What this task involves ->
Each line from the one containing "for place, (side, phase)" through the one containing "points = [vertex.co for vertex in cad_parts[node].data.vertices]" is to be retyped exactly, both end lines included, and all other lines left out.
━━━ Data to use ━━━
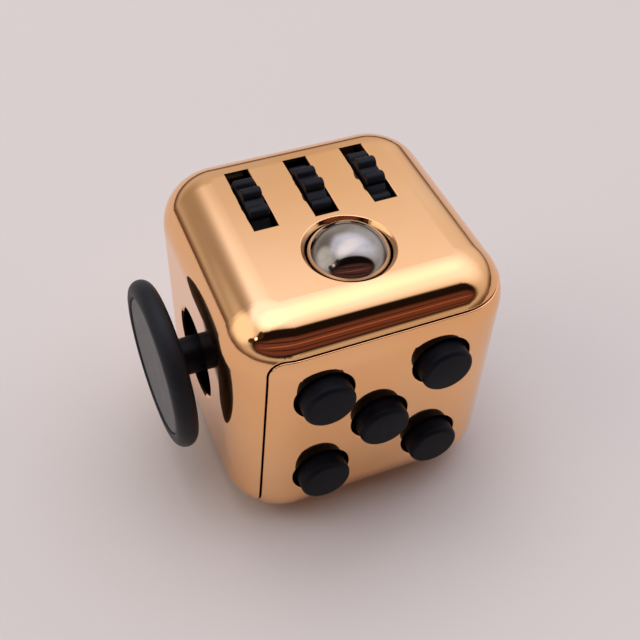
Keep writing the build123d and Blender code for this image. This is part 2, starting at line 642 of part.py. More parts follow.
def rocker_frame():
    """The open box behind the rocker that holds its pin, with two screw lugs."""
    frame = block(-4.4, 4.4, ROCKER_FRAME_BACK, INNER - 0.02, MIDDLE - 6.5, MIDDLE + 6.5)
    frame -= block(-3.3, 3.3, ROCKER_FRAME_BACK + 0.8, INNER + 1, MIDDLE - 5.75, MIDDLE + 5.75)
    lug_high = INNER - LUG_FOOT
    for side in (-1, 1):
        x_low, x_high = sorted((side * 4.2, side * ROCKER_LUG_X))
        lug_low = lug_high - LUG_THICKNESS
        frame += block(x_low, x_high, lug_low, lug_high, MIDDLE - LUG_RADIUS, MIDDLE + LUG_RADIUS)
        frame += rod_y(LUG_RADIUS, lug_low, lug_high, side * ROCKER_LUG_X, MIDDLE)
        frame -= rod_y(SCREW_FREE_RADIUS, lug_high - 3, lug_high + 1, side * ROCKER_LUG_X, MIDDLE)
    return frame - rod_x(ROCKER_PIN_RADIUS + 0.01, -6, 6, ROCKER_PIVOT_Y, MIDDLE)


def rocker_frame_screws():
    """The two screws through the frame's lugs."""
    seat = INNER - LUG_FOOT - LUG_THICKNESS
    screws = []
    for side in (-1, 1):
        screw = Rot(-90, 0, 0) * screw_down(0, 0, 0, 3.0)
        screws.append(Pos(side * ROCKER_LUG_X, seat, MIDDLE) * screw)
    return Compound(screws)


def rocker_click_leaf():
    """A bent leaf on the frame's back plate, whose hump the rocker's nose snaps over."""
    seat = ROCKER_FRAME_BACK + 0.82
    leaf = 0.15
    hump = 0.25
    path_low = [(seat, -4.6), (seat, -0.35), (seat + hump, 0), (seat, 0.35), (seat, 4.6)]
    path_high = [(y + leaf, z) for y, z in reversed(path_low)]
    outline = Polyline(*path_low, *path_high, close=True)
    return Pos(0, 0, MIDDLE) * extrude(Plane.YZ * make_face(outline), amount=1.5, both=True)


def build_parts():
    """Every separate piece of the cube by its node name."""
    parts = {
        "upper_shell": upper_shell(),
        "lower_shell": lower_shell(),
        "gear_axle": gear_axle(),
        "gear_carrier": gear_carrier(),
        "gear_click_spring": gear_click_spring(),
        "carrier_screws": carrier_screws(),
        "steel_ball": steel_ball(),
        "ball_cup": ball_cup(),
        "ball_spring": ball_spring(),
        "ball_click_dome": ball_click_dome(),
        "button_plate": button_plate(),
        "button_plate_screws": button_plate_screws(),
        "stick_cap": stick_cap(),
        "stick_insert": stick_insert(),
        "stick_stem": stick_stem(),
        "gimbal_ring": gimbal_ring(),
        "gimbal_inner_pin": gimbal_inner_pin(),
        "gimbal_outer_pins": gimbal_outer_pins(),
        "stick_bracket": stick_bracket(),
        "stick_bracket_screws": stick_bracket_screws(),
        "stick_spring": stick_spring(),
        "spin_dial": spin_dial(),
        "dial_washer": dial_washer(),
        "dial_screw": dial_screw(),
        "rocker": rocker(),
        "rocker_pin": rocker_pin(),
        "rocker_frame": rocker_frame(),
        "rocker_frame_screws": rocker_frame_screws(),
        "rocker_click_leaf": rocker_click_leaf(),
    }
    for place, (side, phase) in zip((-1, 0, 1), WHEEL_PHASES.items()):
        parts[f"gear_{side}"] = gear(place, phase)
    for name in BUTTON_PLACES:
        kind = "dome" if name in CLICKING_BUTTONS else "pad"
        parts[f"button_{name}"] = button(name)
        parts[f"button_{kind}_{name}"] = button_return(name)
    return parts


os.makedirs("parts", exist_ok=True)
for node, shape in build_parts().items():
    export_step(shape, f"parts/{node}.step")
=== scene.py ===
"""A palm-size fidget cube in a rose-gold plated case, with a hand toy on each face.

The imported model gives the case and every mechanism. This script models the pieces that a hand meets anew
(wheels, ball, buttons, stick, dial and rocker), dresses every piece and sets up the studio.
All lengths in the classes are millimetres in the object's own frame: +Z up, the origin in the middle of
the underside, -Y the button face, -X the thumb-stick face, +X the spin dial and +Y the rocker.
"""

from __future__ import annotations

import logging
import math
from dataclasses import dataclass, field
from enum import Enum
from typing import Callable

import bmesh
import bpy
from mathutils import Matrix, Quaternion, Vector

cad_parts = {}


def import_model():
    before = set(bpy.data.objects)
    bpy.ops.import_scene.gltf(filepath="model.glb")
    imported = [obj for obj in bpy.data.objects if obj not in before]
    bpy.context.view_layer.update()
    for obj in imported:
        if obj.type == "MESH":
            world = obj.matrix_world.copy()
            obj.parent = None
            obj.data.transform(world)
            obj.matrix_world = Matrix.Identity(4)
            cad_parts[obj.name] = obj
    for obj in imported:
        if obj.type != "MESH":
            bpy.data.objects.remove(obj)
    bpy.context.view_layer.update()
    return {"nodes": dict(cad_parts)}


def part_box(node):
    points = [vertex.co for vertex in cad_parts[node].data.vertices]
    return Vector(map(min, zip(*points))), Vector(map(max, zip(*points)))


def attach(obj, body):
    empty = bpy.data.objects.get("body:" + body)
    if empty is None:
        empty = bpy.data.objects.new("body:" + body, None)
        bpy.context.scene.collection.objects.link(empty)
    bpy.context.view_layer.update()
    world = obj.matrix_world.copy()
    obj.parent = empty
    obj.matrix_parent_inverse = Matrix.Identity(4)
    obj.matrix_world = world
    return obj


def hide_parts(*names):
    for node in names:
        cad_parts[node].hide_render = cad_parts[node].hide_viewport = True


log = logging.getLogger("fidget_cube")

MM = 0.001
Colour = tuple[float, float, float]
Point = tuple[float, float, float]


# ---------------------------------------------------------------------------------------------
# Shader workshop
# ---------------------------------------------------------------------------------------------
class NodeBench:
    """Adds and wires nodes in one tree, so that a finish reads as a short list of steps."""

    def __init__(self, tree: bpy.types.NodeTree) -> None:
        """Keeps the tree that nodes are added to.

        Args:
            tree: A material's or a group's node tree.
        """
        self.tree = tree

    def add(self, kind: str, values: dict[str, object] | None = None, **settings: object) -> bpy.types.Node:
        """Adds a node.

        Args:
            kind: The node's type name.
            values: Input socket name to its value, or to the output socket that feeds it.
            settings: Properties of the node itself.

        Returns:
            The new node.
        """
        node = self.tree.nodes.new(kind)
        for key, value in settings.items():
            setattr(node, key, value)
        for key, value in (values or {}).items():
            socket = node.inputs[key]
            if isinstance(value, bpy.types.NodeSocket):
                self.tree.links.new(value, socket)
            else:
                socket.default_value = value
        return node

    def maths(self, operation: str, first: object, second: object) -> bpy.types.NodeSocket:
        """Adds a two-input Math node.

        Args:
            operation: The node's operation.
            first: A number or an output socket.
            second: A number or an output socket.

        Returns:
            The result's socket.
        """
        node = self.add("ShaderNodeMath", {0: first, 1: second}, operation=operation)
        return node.outputs[0]

    def ramp(self, mask: bpy.types.NodeSocket, low: float, high: float) -> bpy.types.NodeSocket:
        """Spreads the part of a mask between two levels over 0 to 1.

        Args:
            mask: The mask to spread.
            low: The level that becomes 0.
            high: The level that becomes 1.

        Returns:
            The spread mask.
        """
        levels = {"Value": mask, "From Min": low, "From Max": high}
        return self.add("ShaderNodeMapRange", levels, interpolation_type="SMOOTHSTEP").outputs["Result"]

    def blend(
        self,
        mask: bpy.types.NodeSocket,
        first: Colour | bpy.types.NodeSocket,
        second: Colour | bpy.types.NodeSocket,
    ) -> bpy.types.NodeSocket:
        """Mixes two colours by a mask.

        Args:
            mask: 0 gives the first colour and 1 the second.
            first: Linear red, green and blue, or an output socket.
            second: Linear red, green and blue, or an output socket.

        Returns:
            The mixed colour.
        """
        node = self.add("ShaderNodeMix", {"Factor": mask}, data_type="RGBA")
        sockets = [socket for socket in node.inputs if socket.type == "RGBA"]
        for socket, colour in zip(sockets, (first, second)):
            if isinstance(colour, bpy.types.NodeSocket):
                self.tree.links.new(colour, socket)
            else:
                socket.default_value = (*colour, 1.0)
        return next(socket for socket in node.outputs if socket.type == "RGBA")

    def span(self, mask: bpy.types.NodeSocket, low: float, high: float) -> bpy.types.NodeSocket:
        """Maps a 0 to 1 mask onto a range of values.

        Args:
            mask: The mask.
            low: The value where the mask is 0.
            high: The value where the mask is 1.

        Returns:
            The value.
        """
        node = self.add("ShaderNodeMapRange", {"Value": mask, "To Min": low, "To Max": high})
        return node.outputs["Result"]

    def relief(self, height: bpy.types.NodeSocket, distance: float, strength: float) -> bpy.types.NodeSocket:
        """Turns a height mask into a bumped normal.

        Args:
            height: The mask.
            distance: The relief's height in metres.
            strength: How much of it shows.

        Returns:
            The normal.
        """
        values = {"Height": height, "Distance": distance, "Strength": strength}
        return self.add("ShaderNodeBump", values).outputs["Normal"]


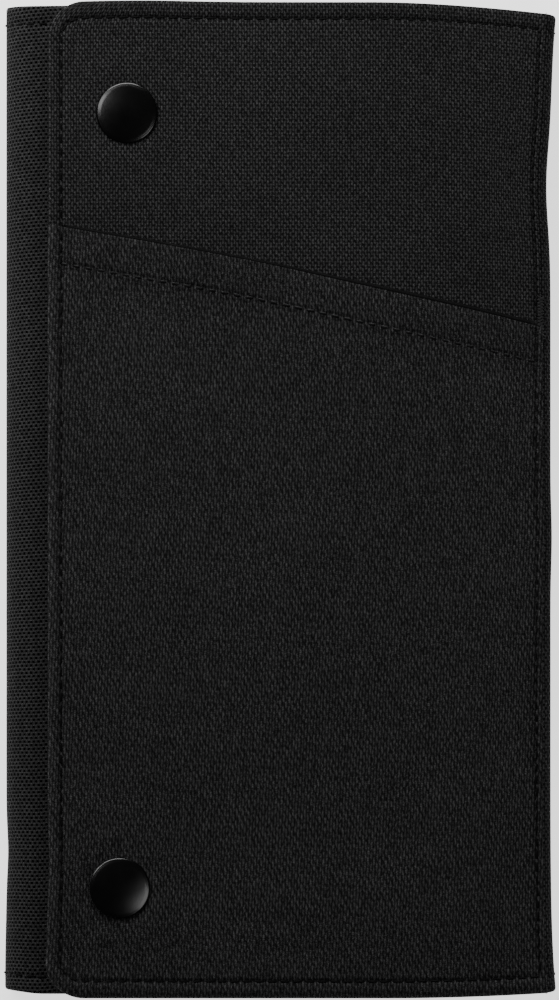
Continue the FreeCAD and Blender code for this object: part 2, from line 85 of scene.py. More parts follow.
CLOTH = 0.42             # outer fabric's thickness
LINING = 0.3
FOLD_R = 2.8             # outer radius where the fabric turns round an edge
FLAP_FOLD_R = 8.0        # the flap rolls over in a wide curve
EDGE_R = 0.9             # rounding of a sewn edge
FLAT_EDGE_R = 0.35       # rounding of a flat pocket's edge
COVER_CORNER = 8.5
FLAP_CORNER = 6.0
SEAM_INSET = 4.0         # from the wallet's ends to the stitches along them
SPINE_MID = COVER_FACE / 2
BACK_SEAM = BACK_INSIDE / 2
COVER_SEAM = (COVER_FACE + COVER_INSIDE) / 2
FLAP_SEAM = (FLAP_TOP + FLAP_UNDER) / 2
WALL = 0.9               # side wall's thickness, outer fabric and lining
FAR = 9.0                # beyond the reach of any stitch's pull

STITCH_PITCH = 3.0
STITCH_TOP = COVER_HALF - SEAM_INSET
STITCH_LEFT = COVER_LEFT + 3.0
STITCH_RIGHT = COVER_RIGHT - 2.1
STITCH_CORNER = 5.0
SLASH_FALL = 23.4        # how much lower the slash pocket's mouth is at the spine than at the free edge
SLASH_BOW = 0.85
SLASH_COS = math.cos(math.atan(SLASH_FALL / (COVER_RIGHT - COVER_LEFT)))
HEM = 8.4                # from the mouth to the hem's stitches
COIL_PITCH = 1.3

TOP_DROOP = 3.1          # how far the cover's corners at the spine, and the flap's, are drawn in
BOTTOM_DROOP = 1.4
FLAP_DROOP = 0.7
COVER_FLARE = 0.9        # how far the left side spreads towards its lower end
FLAP_FLARE = 0.3
SPINE_SLACK = 0.95


# ---- numbers
def smooth(t):
    """0 to 1 with level ends as t goes from 0 to 1."""
    t = np.clip(t, 0, 1)
    return t * t * (3 - 2 * t)


def bump(x, centre, width):
    """A bell of height 1."""
    return np.exp(-((np.asarray(x, float) - centre) / width) ** 2)


def wander(x, y, wavelength, seed):
    """Slow random relief between about -1 and 1."""
    rng = np.random.default_rng(seed)
    total = 0
    for _ in range(7):
        angle = rng.uniform(0, 2 * math.pi)
        length = wavelength * rng.uniform(0.7, 1.6)
        phase = rng.uniform(0, 2 * math.pi)
        total = total + np.sin(2 * math.pi * (x * math.cos(angle) + y * math.sin(angle)) / length + phase)
    return total / 4


def curl(distance, radius):
    """How far a rounded edge has dropped, from 1 at the edge to 0 one radius in."""
    t = 1 - np.clip(np.asarray(distance, float) / radius, 0, 1)
    return 1 - np.sqrt(np.clip(1 - t * t, 0, 1))


def steps(low, high, spacing, low_edge=0.0, high_edge=0.0):
    """Stations from low to high, crowded together within an edge's radius of either end."""
    turn = 1 - np.cos(np.linspace(0, math.pi / 2, 8)[:-1])
    start, stop = low + low_edge, high - high_edge
    count = max(1, round((stop - start) / spacing))
    parts = [np.linspace(start, stop, count + 1)]
    if low_edge:
        parts.insert(0, low + low_edge * turn)
    if high_edge:
        parts.append(high - high_edge * turn[::-1])
    return np.concatenate(parts)


def finer(stations, places):
    """The stations with close ones added where stitches pull the cloth down."""
    close = np.array([-1.15, -0.85, -0.6, -0.38, -0.19, 0, 0.19, 0.38, 0.6, 0.85, 1.15])
    for place in places:
        if stations[0] < place < stations[-1]:
            apart = stations[np.abs(stations - place) > 1.3]
            stations = np.sort(np.concatenate([apart, place + close]))
    return stations


def unit(vectors):
    return vectors / np.linalg.norm(vectors, axis=-1, keepdims=True)


def run_along(points):
    """Each point's distance along a line of them."""
    return np.concatenate([[0], np.cumsum(np.linalg.norm(np.diff(points, axis=0), axis=1))])


def spread(u, v):
    """A grid of places on a cloth."""
    return np.stack(np.broadcast_arrays(u, v), axis=-1)


def soft_outline(points):
    """The slack of the real cloth: both ends droop towards the spine, and the two long sides wander. The
    flap flares less than the cover above it, so that it lies on the table when it is folded out."""
    x, y, z = points[..., 0], points[..., 1], points[..., 2]
    droop_top = TOP_DROOP * np.clip((x - 22) / 43, 0, 1.05) ** 1.75 - 0.4 * bump(x, -33, 16)
    droop_bottom = BOTTOM_DROOP * np.clip((x - 25) / 40, 0, 1.05) ** 2 + FLAP_DROOP * smooth((-55.5 - x) / 9)
    share = np.where(y > 0, droop_top, droop_bottom) / COVER_HALF
    right = 1.3 * np.abs(y / COVER_HALF) ** 9 - SPINE_SLACK - 1.0 * bump(y, 76, 13) + 0.3 * bump(y, -9, 9)
    flare = FLAP_FLARE + (COVER_FLARE - FLAP_FLARE) * smooth((z - 12) / 4)
    left = 0.4 * bump(y, -84, 7) - flare * smooth((-y - 92) / 22)
    moved = points.copy()
    moved[..., 0] = x + right * smooth((x - 46) / 16) + left * smooth((-46 - x) / 14)
    moved[..., 1] = y * (1 - share)
    return moved


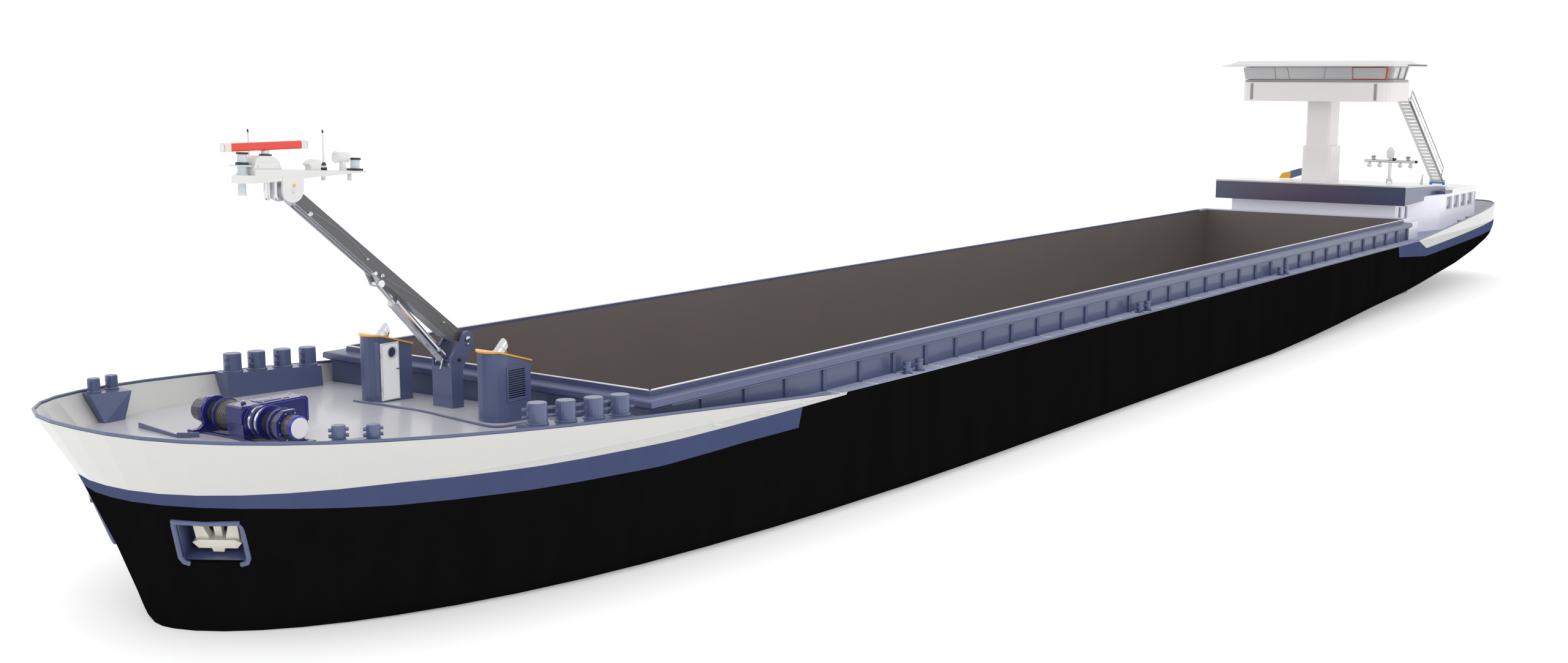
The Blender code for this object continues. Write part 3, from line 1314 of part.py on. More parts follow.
def main():
    clear_scene()
    frame = link(bpy.data.objects.new("ship_frame", None))
    middle = (BOW_END + STERN_END) / 2
    frame.scale = (MODEL_SCALE, MODEL_SCALE, MODEL_SCALE)
    frame.location = (-middle * MODEL_SCALE, 0.0, 0.0)

    # Fixed pieces: name, solid, colour
    fixed = (
        ("hull", hull(), "hull_black"),
        ("hold_plating", hold_plating(), "hold_brown"),
        ("hatch_coaming", hatch_coaming(), "deck_blue"),
        ("foredeck", foredeck(), "deck_grey"),
        ("bow_bulwark", bow_bulwark(), "white"),
        ("bow_rail", bow_rail(), "deck_blue"),
        ("stern_bulwark", stern_bulwark(), "white"),
        ("stern_rail", stern_rail(), "deck_blue"),
        ("mast_pedestal", mast_pedestal(), "deck_blue"),
        ("winch_frame", winch_frame(), "winch_navy"),
        ("house_grille", house_grille(), "deck_blue"),
        ("deckhouse", deckhouse(), "white"),
        ("deckhouse_roof", deckhouse_roof(), "white"),
        ("aft_mast_foot", aft_mast_foot(), "white"),
        ("crane_base", crane_base(), "deck_blue"),
        ("nozzle", nozzle(), "hull_black"),
    )
    for name, solid, colour in fixed:
        node(name, solid, colour, frame)
    for hand, side in (("port", 1), ("starboard", -1)):
        node("bollards_" + hand, large_bollards(side), "deck_blue", frame)
        node("bow_bollards_" + hand, small_bollards(side), "deck_blue", frame)
        node("anchor_frame_" + hand, pocket_frame(side, 0.0), "deck_blue", frame)
        node("anchor_" + hand, anchor(side), "cream", frame)
        node("bow_house_" + hand, bow_house(side), "deck_blue", frame)
        node("house_rim_" + hand, house_rim(side), "yellow", frame)
        node("house_pipe_" + hand, house_pipe(side), "chrome", frame)
        node("rudder_" + hand, rudder(side), "hull_black", frame, (RUDDER_X, side * RUDDER_Y, 1.5))

    # Moving pieces: name, solid, colour, pivot
    mast = (MAST_PIVOT[0], 0.0, MAST_PIVOT[1])
    head = (HEAD_PIVOT[0], 0.0, HEAD_PIVOT[1])
    foot = (CYLINDER_FOOT[0], 0.0, CYLINDER_FOOT[1])
    lift = (sum(COLUMN_X) / 2, 0.0, TRAY_Z)
    stair = (STAIR_TOP[0], sum(STAIR_Y) / 2, STAIR_TOP[1])
    moving = (
        ("house_door", house_door(), "white", (DOOR_X[1] + 0.02, -HOUSE_INNER + 0.04, DOOR_Z[0])),
        ("mast_boom", mast_boom(), "chrome", mast),
        ("mast_cylinder", mast_cylinder(), "chrome", foot),
        ("mast_rod", mast_rod(), "chrome", foot),
        ("mast_head", mast_head(), "white", head),
        ("mast_lantern_fore", mast_lantern_fore(), "white", head),
        ("mast_lantern_aft", mast_lantern_aft(), "white", head),
        ("radar_scanner", radar_scanner(), "red", (SCANNER[0], 0.0, SCANNER[1])),
        ("winch_shaft", winch_shaft(), "dark", (WINCH_X, 0.0, WINCH_Z)),
        ("lift_sleeve", lift_sleeve(), "white", lift),
        ("lift_column", lift_column(), "white", lift),
        ("wheelhouse_tray", wheelhouse_tray(), "white", lift),
        ("wheelhouse_frame", wheelhouse_frame(), "deck_grey", lift),
        ("wheelhouse_roof", wheelhouse_roof(), "white", lift),
        ("wheelhouse_console", wheelhouse_console(), "dark", lift),
        ("stairs", stairs(), "white", stair),
        ("aft_mast", aft_mast(), "white", (*AFT_MAST, AFT_MAST_HINGE_Z)),
        ("crane_post", crane_post(), "deck_blue", (*CRANE, 5.2)),
        ("crane_boom", crane_boom(), "deck_blue", (*CRANE, CRANE_HINGE_Z)),
        ("propeller", propeller(), "bronze", (PROP_X, 0.0, SHAFT_Z)),
    )
    for name, solid, colour, pivot in moving:
        node(name, solid, colour, frame, pivot)


main()
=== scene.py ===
from math import atan2, cos, hypot, pi, radians, sin

import bmesh
import bpy
from mathutils import Matrix, Vector


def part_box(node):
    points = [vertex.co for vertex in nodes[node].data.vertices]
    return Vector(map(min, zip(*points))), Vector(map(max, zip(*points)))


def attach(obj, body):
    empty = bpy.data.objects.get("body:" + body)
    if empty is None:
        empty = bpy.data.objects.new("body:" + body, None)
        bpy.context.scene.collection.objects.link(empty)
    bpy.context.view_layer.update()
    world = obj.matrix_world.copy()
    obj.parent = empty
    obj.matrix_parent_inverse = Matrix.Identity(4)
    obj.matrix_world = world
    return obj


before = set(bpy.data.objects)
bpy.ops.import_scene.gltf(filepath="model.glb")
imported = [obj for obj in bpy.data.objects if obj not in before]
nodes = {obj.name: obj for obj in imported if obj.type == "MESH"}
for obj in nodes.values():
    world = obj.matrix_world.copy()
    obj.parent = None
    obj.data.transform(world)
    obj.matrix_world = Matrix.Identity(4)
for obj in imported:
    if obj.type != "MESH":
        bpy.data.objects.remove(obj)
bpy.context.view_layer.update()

# Everything below is measured in metres of the real ship: x runs to the bow from the hold's front
# edge, y to port, z up from the keel. The model is half size, with its middle at the origin.
modelScale = 0.5
sternEnd = -65.5
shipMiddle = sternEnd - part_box("stern_bulwark")[0].x / modelScale
shipMatrix = (Matrix.Translation((-shipMiddle * modelScale, 0, 0))
              @ Matrix.Diagonal((modelScale,) * 3).to_4x4())
alongX, acrossY, upZ = (1, 0, 0), (0, 1, 0), (0, 0, 1)
bothSides = (1, -1)


# Camera

cameraSet = {"location": (26.835, 13.787, 5.145), "turn": (81.25, 0.0, 126.7), "lens": 38.71,
             "sensor": 36.0, "reach": 400.0}

cameraData = bpy.data.cameras.new("shipCamera")
cameraData.lens = cameraSet["lens"]
cameraData.sensor_width = cameraSet["sensor"]
cameraData.clip_end = cameraSet["reach"]
camera = bpy.data.objects.new("shipCamera", cameraData)
camera.location = cameraSet["location"]
camera.rotation_euler = [radians(angle) for angle in cameraSet["turn"]]
bpy.context.scene.collection.objects.link(camera)
bpy.context.scene.camera = camera
print("camera in place")


# Shader maths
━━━
Response below ->
    for place, (side, phase) in zip((-1, 0, 1), WHEEL_PHASES.items()):
        parts[f"gear_{side}"] = gear(place, phase)
    for name in BUTTON_PLACES:
        kind = "dome" if name in CLICKING_BUTTONS else "pad"
        parts[f"button_{name}"] = button(name)
        parts[f"button_{kind}_{name}"] = button_return(name)
    return parts


os.makedirs("parts", exist_ok=True)
for node, shape in build_parts().items():
    export_step(shape, f"parts/{node}.step")
=== scene.py ===
"""A palm-size fidget cube in a rose-gold plated case, with a hand toy on each face.

The imported model gives the case and every mechanism. This script models the pieces that a hand meets anew
(wheels, ball, buttons, stick, dial and rocker), dresses every piece and sets up the studio.
All lengths in the classes are millimetres in the object's own frame: +Z up, the origin in the middle of
the underside, -Y the button face, -X the thumb-stick face, +X the spin dial and +Y the rocker.
"""

from __future__ import annotations

import logging
import math
from dataclasses import dataclass, field
from enum import Enum
from typing import Callable

import bmesh
import bpy
from mathutils import Matrix, Quaternion, Vector

cad_parts = {}


def import_model():
    before = set(bpy.data.objects)
    bpy.ops.import_scene.gltf(filepath="model.glb")
    imported = [obj for obj in bpy.data.objects if obj not in before]
    bpy.context.view_layer.update()
    for obj in imported:
        if obj.type == "MESH":
            world = obj.matrix_world.copy()
            obj.parent = None
            obj.data.transform(world)
            obj.matrix_world = Matrix.Identity(4)
            cad_parts[obj.name] = obj
    for obj in imported:
        if obj.type != "MESH":
            bpy.data.objects.remove(obj)
    bpy.context.view_layer.update()
    return {"nodes": dict(cad_parts)}


def part_box(node):
    points = [vertex.co for vertex in cad_parts[node].data.vertices]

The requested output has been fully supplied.